Have half a helping: Seamlessly reduce your grocery bill by slicing your usual meat portion in half. Make room instead for rice, beans and vegetables (canned and frozen are just as nutritious and tend to be cheaper). Not only will you save some money, you'll be sampling a wider variety of nutrients.

Know when you won't notice: I can tell you that my mother's homemade lasagna tastes just as delicious when it isn't packed with a pound of chop meat. The same goes for your five-alarm chili or a freshly wrapped burrito: Some things are so tasty on their own that they don't need anything extra.

Take a more traditional approach: many cultures have eaten a mostly vegetarian diet for generations (and have better health for it). This means that the world is full of delicious, meatless meal ideas! The occasional ethnic dish can help you expand not only your food budget, especially if you're enjoying something made with rice or beans, but also your pallet and culinary skills.

If vegetarian meals are new to you, ease into the practice with dishes that use familiar ingredients. You'd be surprised how many "vegetarian" options you have in your pantry already. This hearty stuffed mushroom dish, courtesy of Zester Daily contributor Kathy Hunt, uses ingredients you may already have on hand.

Spinach-Stuffed Portobello Mushrooms

Serves 4


4 portobello mushrooms, cleaned and stems removed

6 tablespoons olive oil

juice of 2 lemons

2 cloves garlic, minced

1 teaspoon dried oregano

½ teaspoon dried basil

¼ teaspoon salt

½ teaspoon freshly ground white pepper

1 pound spinach, cooked and strained to remove water

1 cup diced tomatoes, drained

4 ounces Fontina cheese, cut into strips

freshly ground black pepper, to taste


1. Preheat the oven to 350 F. Place the mushrooms smooth-side down in a baking dish.

2. Whisk together the olive oil, lemon juice, garlic, oregano, basil, salt and pepper. Pour equal amounts of dressing over the mushrooms. Place the dish in the oven and bake for 10 to 15 minutes. The mushrooms will appear soft and slightly browned when finished baking. Turn off the oven and remove the baking dish.

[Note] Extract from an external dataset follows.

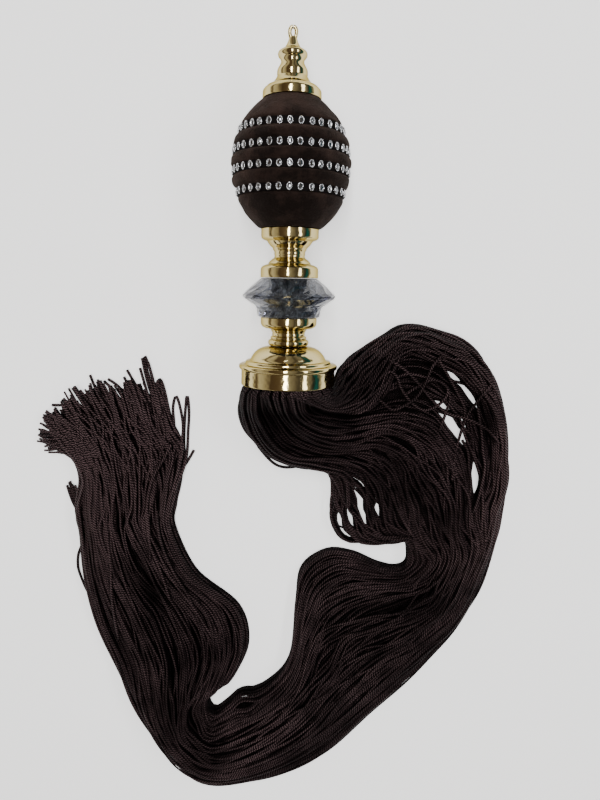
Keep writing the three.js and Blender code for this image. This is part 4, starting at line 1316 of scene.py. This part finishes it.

3. Preheat the oven broiler on medium.

4. Spoon equal portions of spinach followed by tomatoes onto each mushroom and then lay the strips of Fontina cheese on top of the tomatoes. Return the mushrooms to the oven, placing them on the top rack, directly under the broiler. Broil until the cheese is soft and melting, about 1 minute. Remove the baking dish from the oven, sprinkle freshly ground black pepper over the melted cheese and serve immediately.